The first time you use a fresh batch of etchant, it will produce a small amount of chlorine gas. However, as you use and re-use the etchant, the copper dissolved from previous boards forms cupric chloride, which will do most of the etching. The initial reaction is:

Cu + 2 HCl + H₂O₂ → CuCl₂ + 2 H₂O

The produced cupric chloride, CuCl₂, is responsible for the green color. It also does most of the etching in the future:

Cu + 2 CuCl₂ → 2 CuCl

Once you've etched enough to convert all the cupric chloride, the solution turns from green to brown. You can now add oxygen in the form of a small amount of added hydrogen peroxide and get back to etching:

2 CuCl + 2 HCl + O → 2 CuCl₂ + H₂O

If the solution doesn't turn from brown back to green, then you need to add a small amount of hydrochloric acid.

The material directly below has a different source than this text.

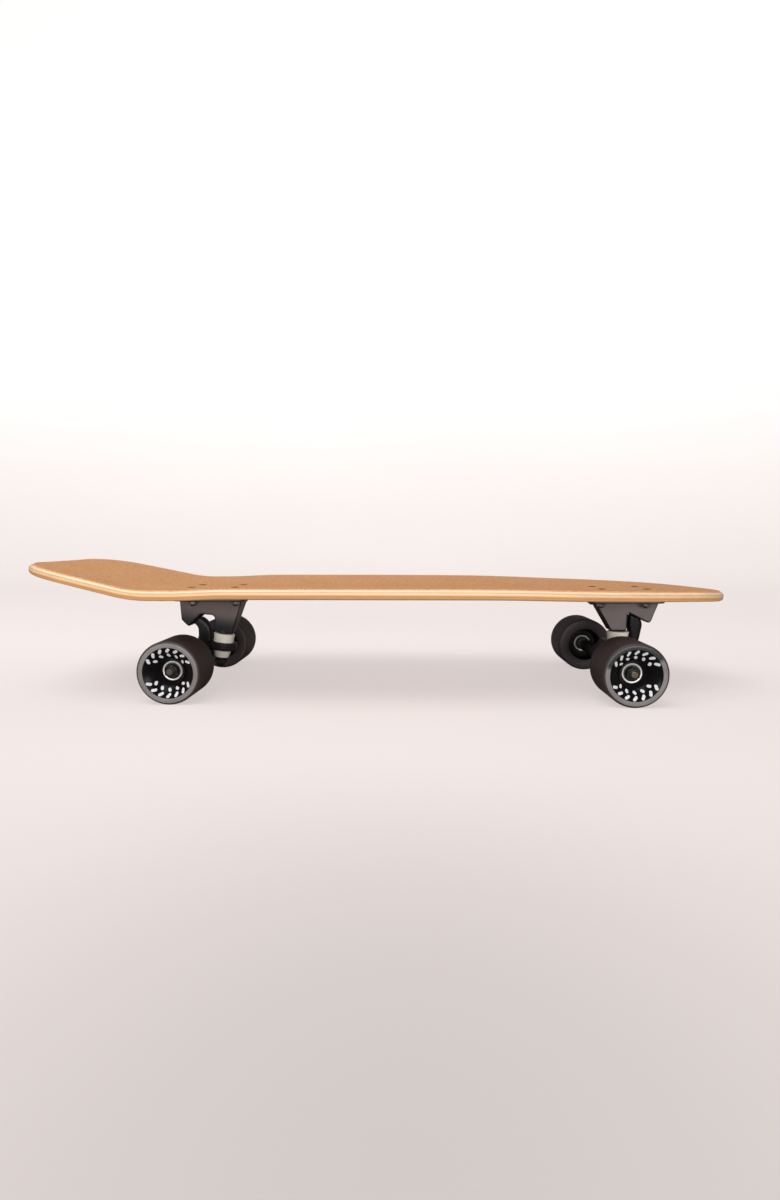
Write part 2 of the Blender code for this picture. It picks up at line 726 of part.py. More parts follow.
def beam_web(size):
    """The plate between beam and ring: the hull of a beam section and the near side of the ring."""
    axle = size["axle_inboard"] - size["ring_inboard"]
    side = math.copysign(1.0, axle)
    half = RING_THICKNESS / 2
    inner = (RING_BORE_RADIUS + RING_RADIUS) / 2
    outline = [(side * inner, half), (side * inner, -half), (side * RING_RADIUS, half)]
    for step in range(PIN_STEPS):
        angle = math.tau * step / PIN_STEPS
        outline.append((axle + (BEAM_MIDDLE_RADIUS - WEB_SINK) * math.cos(angle),
                        (BEAM_MIDDLE_RADIUS - WEB_SINK) * math.sin(angle) - size["ring_above_axle"]))
    data = bmesh.new()
    for x, z in outline:
        for y in (-WEB_HALF_WIDTH, WEB_HALF_WIDTH):
            data.verts.new((x, y, z))
    hull = bmesh.ops.convex_hull(data, input=data.verts)
    inside = [item for item in hull["geom_interior"] if isinstance(item, bmesh.types.BMVert)]
    bmesh.ops.delete(data, geom=inside, context="VERTS")
    return data


def arm_bar(size):
    """The pivot arm: chamfered sections along its path, ending square to the pivot face."""
    steer = steer_direction(size)
    face = pivot_face_centre(size) - Vector((size["ring_inboard"], ring_height(size)))
    path = [Vector(point) for point in size["arm_path"]] + [face - steer * ARM_FACE_GAP]
    thickness = size["arm_thickness"] + [NOSE_PIN_RADIUS + ARM_END_WALL]
    data = bmesh.new()
    loops = []
    for index, (point, half) in enumerate(zip(path, thickness)):
        if index == len(path) - 1:
            tangent = steer
        else:
            tangent = (path[index + 1] - path[max(index - 1, 0)]).normalized()
        across = Vector((tangent.y, -tangent.x))
        cut = ARM_CHAMFER * half
        width = ARM_HALF_WIDTH
        section = [(half, width - cut), (half - cut, width), (cut - half, width), (-half, width - cut)]
        section += [(-a, -b) for a, b in section]
        loop = []
        for offset, depth in section:
            place = point + across * offset
            loop.append(data.verts.new((place.x, depth, place.y)))
        loops.append(loop)
    for lower, upper in zip(loops, loops[1:]):
        add_band(data, lower, upper)
    data.faces.new(loops[0])
    data.faces.new(loops[-1])
    return data


def nose_profile():
    """The pivot nose, from inside the arm's end out to its domed tip. Its depth 0 is the pivot face."""
    base = -ARM_FACE_GAP - NOSE_PIN_ROOT
    return [
        (0.0, base),
        (NOSE_PIN_RADIUS, base),
        (NOSE_PIN_RADIUS, NOSE_PIN_REACH - NOSE_PIN_DOME),
        (NOSE_PIN_RADIUS - NOSE_PIN_DOME / 2, NOSE_PIN_REACH - NOSE_PIN_DOME / 3),
        (NOSE_PIN_RADIUS - NOSE_PIN_DOME, NOSE_PIN_REACH),
        (0.0, NOSE_PIN_REACH),
    ]


def beam_profile():
    """The axle beam: thickest under the web, with a straight collar at each end."""
    outer = HANGER_FACE - BEAM_COLLAR
    middle = WEB_HALF_WIDTH + BEAM_SHOULDER
    return [
        (0.0, -HANGER_FACE),
        (BEAM_END_RADIUS, -HANGER_FACE),
        (BEAM_END_RADIUS, -outer),
        (BEAM_MIDDLE_RADIUS, -middle),
        (BEAM_MIDDLE_RADIUS, middle),
        (BEAM_END_RADIUS, outer),
        (BEAM_END_RADIUS, HANGER_FACE),
        (0.0, HANGER_FACE),
    ]


def ring_bore_profile():
    """The ring's bore, with a shallow seat for a bushing on each side."""
    half = RING_THICKNESS / 2
    low_seat = LOWER_BUSHING_TOP_RADIUS + 2 * GAP
    high_seat = UPPER_BUSHING_LOW_RADIUS + 2 * GAP
    return [
        (0.0, -2 * half),
        (low_seat, -2 * half),
        (low_seat, -UPPER_SEAT),
        (RING_BORE_RADIUS, -UPPER_SEAT),
        (RING_BORE_RADIUS, UPPER_SEAT),
        (high_seat, UPPER_SEAT),
        (high_seat, 2 * half),
        (0.0, 2 * half),
    ]


def build_hanger(truck, size, materials, steering):
    """The hanger casting, about the ring centre."""
    pin = kingpin_direction(size)
    pin_place = along((pin.x, 0, pin.y))
    axle = (size["axle_inboard"] - size["ring_inboard"], 0.0, -size["ring_above_axle"])
    beam_place = along((0, 1, 0), axle)
    steer = steer_direction(size)
    face = steer * size["pivot_reach"]
    nose_place = along((steer.x, 0, steer.y), (face.x, 0, face.y))
    half = RING_THICKNESS / 2
    hanger = add_object(truck + "_hanger", turned(beam_profile(), RING_STEPS), materials["casting"],
                        steering, beam_place)
    combine(hanger, add_object(truck + "_web_form", beam_web(size), None, steering), "UNION")
    ring = turned(rod_profile(RING_RADIUS, -half, half, RING_CHAMFER), RING_STEPS)
    combine(hanger, add_object(truck + "_ring_form", ring, None, steering, pin_place), "UNION")
    combine(hanger, add_object(truck + "_arm_form", arm_bar(size), None, steering), "UNION")
    nose = turned(nose_profile(), RING_STEPS)
    combine(hanger, add_object(truck + "_nose_form", nose, None, steering, nose_place), "UNION")
    bore = turned(ring_bore_profile(), RING_STEPS)
    combine(hanger, add_object(truck + "_ring_bore", bore, None, steering, pin_place), "DIFFERENCE")
    axle_bore = turned(rod_profile(AXLE_RADIUS + GAP, -2 * HANGER_FACE, 2 * HANGER_FACE), PIN_STEPS)
    combine(hanger, add_object(truck + "_axle_bore", axle_bore, None, steering, beam_place), "DIFFERENCE")
    rod = turned(rod_profile(AXLE_RADIUS, -AXLE_HALF_LENGTH, AXLE_HALF_LENGTH), PIN_STEPS)
    add_object(truck + "_axle", rod, materials["steel"], steering, beam_place)


# Wheels, each about its own centre with +Z outboard

def tyre_profile():
    """The urethane: tread, flat lips, dished printed face, bearing recess, bore and inner recess."""
    half = WHEEL_WIDTH / 2
    tread = TREAD_WIDTH / 2
    shoulder = WHEEL_RADIUS - SHOULDER_DROP
    lip = WHEEL_RADIUS - LIP_DROP
    core_side = CORE_RADIUS + GAP
    core_end = CORE_HALF_WIDTH + GAP
    return [
        (core_side, core_end),
        (FACE_BORE_RADIUS, core_end),
        (FACE_RIM_RADIUS, half - FACE_RIM_DEPTH),
        (DISH_RADIUS, half - DISH_DEPTH),
        (lip - LIP_WIDTH, half),
        (lip, half),
        (shoulder, half - SHOULDER_DEPTH),
        (WHEEL_RADIUS, tread),
        (WHEEL_RADIUS, -tread),
        (shoulder, SHOULDER_DEPTH - half),
        (INNER_WALL_RADIUS, -half),
        (RECESS_RADIUS, RECESS_STEP - half),
        (core_side + RECESS_STEP, -core_end),
        (core_side, -core_end),
    ]


def core_profile():
    """The rigid hub: a bearing seat at each end and a shoulder between them."""
    seat = BEARING_RADIUS + GAP
    shoulder = BEARING_SPACING / 2 - GAP
    return [
        (seat, -CORE_HALF_WIDTH),
        (CORE_RADIUS, -CORE_HALF_WIDTH),
        (CORE_RADIUS, CORE_HALF_WIDTH),
        (seat, CORE_HALF_WIDTH),
        (seat, shoulder),
        (CORE_SHOULDER_RADIUS, shoulder),
        (CORE_SHOULDER_RADIUS, -shoulder),
        (seat, -shoulder),
    ]


def bearing_profile(low):
    """Outer race with its shields, one closed ring, from low to low + width."""
    high = low + BEARING_WIDTH
    return [(BEARING_BORE_RADIUS, low), (BEARING_RADIUS, low), (BEARING_RADIUS, high), (BEARING_BORE_RADIUS, high)]


def sleeve_profile():
    """Inner races, the spacer between them and the thin washers at both ends."""
    bore = AXLE_RADIUS + GAP
    near = BEARING_SPACING / 2
    far = near + BEARING_WIDTH + WASHER_STEP
    return [
        (bore, -far),
        (RACE_RADIUS, -far),
        (RACE_RADIUS, -near),
        (SPACER_RADIUS, -near),
        (SPACER_RADIUS, near),
        (RACE_RADIUS, near),
        (RACE_RADIUS, far),
        (bore, far),
    ]


def build_wheel(name, materials, steering, place):
    wheel = add_frame(name + "_wheel_axis", place, steering)
    near = BEARING_SPACING / 2
    add_object(name + "_tyre", turned(tyre_profile(), WHEEL_STEPS), materials["tyre"], wheel)
    add_object(name + "_core", turned(core_profile(), RING_STEPS), materials["core"], wheel)
    add_object(name + "_outer_bearing", turned(bearing_profile(near), RING_STEPS), materials["shield"], wheel)
    add_object(name + "_inner_bearing", turned(bearing_profile(-near - BEARING_WIDTH), RING_STEPS),
               materials["shield"], wheel)
    add_object(name + "_bearing_sleeve", turned(sleeve_profile(), PIN_STEPS), materials["steel"], steering, place)
    nut_low = near + BEARING_WIDTH + WASHER_STEP + GAP
    nut_place = place @ Matrix.Translation((0, 0, nut_low))
    add_hex_nut(name + "_axle_nut", AXLE_NUT_FLATS, AXLE_NUT_HEIGHT, AXLE_RADIUS + GAP, materials["steel"],
                steering, nut_place)


def build_truck(truck, materials):
    size = TRUCKS[truck]
    mount_x = REAR_MOUNT_X if truck == "rear" else FRONT_MOUNT_X
    turn = 0.0 if truck == "rear" else math.pi
    frame = add_frame(truck + "_truck", Matrix.Translation((mount_x, 0, 0)) @ Matrix.Rotation(turn, 4, "Z"))
    build_baseplate(truck, size, materials, frame)
    build_kingpin_stack(truck, size, materials, frame)
    ring_centre = Matrix.Translation((size["ring_inboard"], 0, ring_height(size)))
    steering = add_frame(truck + "_steering_axis", ring_centre, frame)
    build_hanger(truck, size, materials, steering)
    axle_x = size["axle_inboard"] - size["ring_inboard"]
    world_side = 1 if truck == "rear" else -1
    for side, y_side in (("left", world_side), ("right", -world_side)):
        centre = (axle_x, y_side * BEARING_MIDDLE, -size["ring_above_axle"])
        build_wheel(f"{truck}_{side}", materials, steering, along((0, y_side, 0), centre))


def main():
    clear_scene()
    materials = make_materials()
    build_deck(materials)
    build_mount_hardware(materials)
    for truck in TRUCKS:
        build_truck(truck, materials)


main()
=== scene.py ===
from math import acos, atan, copysign, cos, pi, radians, sin, sqrt, tan, tau

import bmesh
import bpy
import numpy as np
from mathutils import Matrix, Vector


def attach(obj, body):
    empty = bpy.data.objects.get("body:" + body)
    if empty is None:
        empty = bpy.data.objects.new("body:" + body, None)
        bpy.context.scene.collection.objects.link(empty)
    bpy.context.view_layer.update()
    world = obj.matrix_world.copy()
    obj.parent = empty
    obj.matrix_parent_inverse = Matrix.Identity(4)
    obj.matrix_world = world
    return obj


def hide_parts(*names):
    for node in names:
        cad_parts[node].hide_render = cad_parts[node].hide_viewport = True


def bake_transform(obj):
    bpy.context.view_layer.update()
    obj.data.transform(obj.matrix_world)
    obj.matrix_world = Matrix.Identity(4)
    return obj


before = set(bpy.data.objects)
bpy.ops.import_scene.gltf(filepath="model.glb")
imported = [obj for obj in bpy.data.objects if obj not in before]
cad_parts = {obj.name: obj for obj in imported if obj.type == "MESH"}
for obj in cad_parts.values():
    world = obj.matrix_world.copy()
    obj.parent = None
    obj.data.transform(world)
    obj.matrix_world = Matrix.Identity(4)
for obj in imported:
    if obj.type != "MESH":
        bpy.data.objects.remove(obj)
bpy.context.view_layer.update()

scene = bpy.context.scene
air = 0.0003    # what touching pieces keep between them


# Quads that join a grid of rows by columns of points, numbered row by row from start
def gridQuads(rows, columns, start=0):
    corner = (np.arange(rows - 1)[:, None] * columns + np.arange(columns - 1)[None, :]).ravel() + start
    return np.stack([corner, corner + 1, corner + columns + 1, corner + columns], axis=1)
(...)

For more on the chemistry, see this Instructables page. And for far more on the chemistry, see "Etching with Air Regenerated Acid Cupric Chloride". The original page has some permission error, so see this archived copy.

Getting back to our project, use acetone to dissolve the toner layer and clean the board. A brass brush may come in very handy. Be careful about using a plastic bristled brush with acetone, as you might melt the brush onto the newly etched board and make things far worse instead of better!

Alternative: Custom Printed Circuit Boards

The August 2019 issue of QST magazine had two articles of interest. Pages 30-35 had "Recreate or Modify PCB Layouts with Open-Source Software", by Erich Heinzle, VK5HSE. It describes using GIMP, the GNU Image Manipulation Program, for modifying images; pcb-rnd, for editing circuit board design; and gerbv, a Gerber file viewer. It has step-by-step instructions for scanning a board design, modifying it, and viewing and saving the results.

The second article was a review of PCBgogo prototype printed circuit boards. The review describes getting "up to 10 PC boards of the same design, measuring 100×100 millimeters, for $5 total. For $21, they can ship finished boards by DHL air, typically with a 1-week turnaround." The web site shows that's a two-layer board, top and bottom, with vias.